Note: this post is primarily written for service business owners, but most of it can apply to anyone really.
“Be fearful when others are greedy and greedy when others are fearful.”
First, I am a big fan of Warren Buffett’s “Be fearful when others are greedy and greedy when others are fearful.” I don’t that I’d use the word greedy the second time (though the quote wouldn’t work as well if it were a different word), but I’d be very happy using “courageous” or “strategic” as I think it conveys the same message.
So right now, in your service business, what would I recommend you do to make sure you survive and maybe even thrive?

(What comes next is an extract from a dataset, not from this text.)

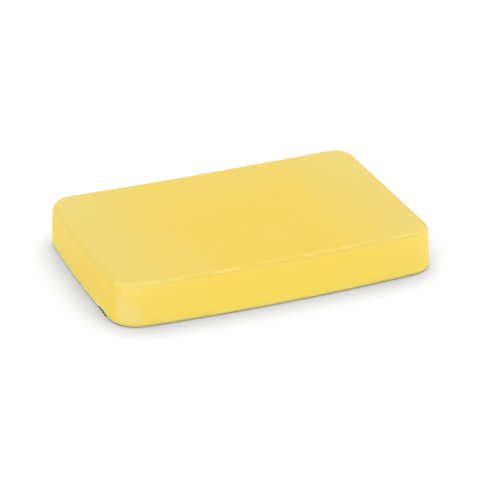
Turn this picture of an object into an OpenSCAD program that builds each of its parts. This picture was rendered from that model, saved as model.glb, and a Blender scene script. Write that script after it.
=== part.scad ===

There are four areas I’d pay attention to right now:
- Protect your cashflow
- Tighten up your sales processes
- Encourage clients to double down when there is opportunity
- Add more value
Table of Contents
Protect your cashflow
First, protect your own cashflow. The ANA (Association of National Advertisers) recently (here’s a Dropbox link to the full PDF) released a study showing that “37 percent of respondents report extending payment terms and 18 percent report shortening terms for a list of marketing services covering agency fees, research, media, production, and talent payments. Meanwhile, 91 percent report keeping payment terms the same.” They go on to say that “Those services noted most for extended payment terms are agency fees, research, and production.”
I don’t think this is major cause for concern, but it is something to keep an eye on if the economic adjustments we are seeing right now continue. If you do not have a clause in your contracts about clients ending early, talk to your lawyer about implementing one ASAP.
Part of protecting your cashflow is retention of clients also, so I recommend that you make sure you speak with all of your clients in the next week so that they know you’re there, you’re doing work for them, and how their numbers are looking.
And if you haven’t been reporting to them and thus showing them the business value of your work, it’s time to do that.
Tighten up your sales and client/customer acquisition process
Second, tighten up your own sales process. In speaking with firms over the last week or so (as I usually do the first half of each month), most are not yet seeing a decrease in leads or projects closing. We’re also not seeing it on Credo, but I’m prepared for it.
If you’re relying on a big influx of leads so you close enough, it’s probably time to tighten up that sales process.
Double down on opportunity
Third, be proactive with your clients. If competitors stop buying ads or producing content and your client has been doing both and has potential to catch up or build a moat, then you’ll be doing well to encourage them to double down in those areas that are working for them.
One example of this would be if you’re in a space where your well-funded competitors have been paying a lot of dollars to be listed at the top of a list of providers on a site like G2 or Capterra. If that competitor tightens up their budgets, you might be able to get that same spot for a lot cheaper if the platform is trying to keep revenue going.
Greedy when others are fearful.
Add additional value
Fourth, try to find new ways to add additional value. This doesn’t even have to be new services that you charge for, but think back through (or pay attention to on your calls) the things your clients are asking about that you don’t have a good answer for.
If it’s a fit for your business, then consider layering it in.
This does map back well to retention, but also adds even more value to your services which means that once things turn back around (if things do indeed tighten up) you’ll be able to charge more for your services because of the value you now bring.
In fact, if the economic downturn doesn’t materialize then this will overall be better for your business anyways.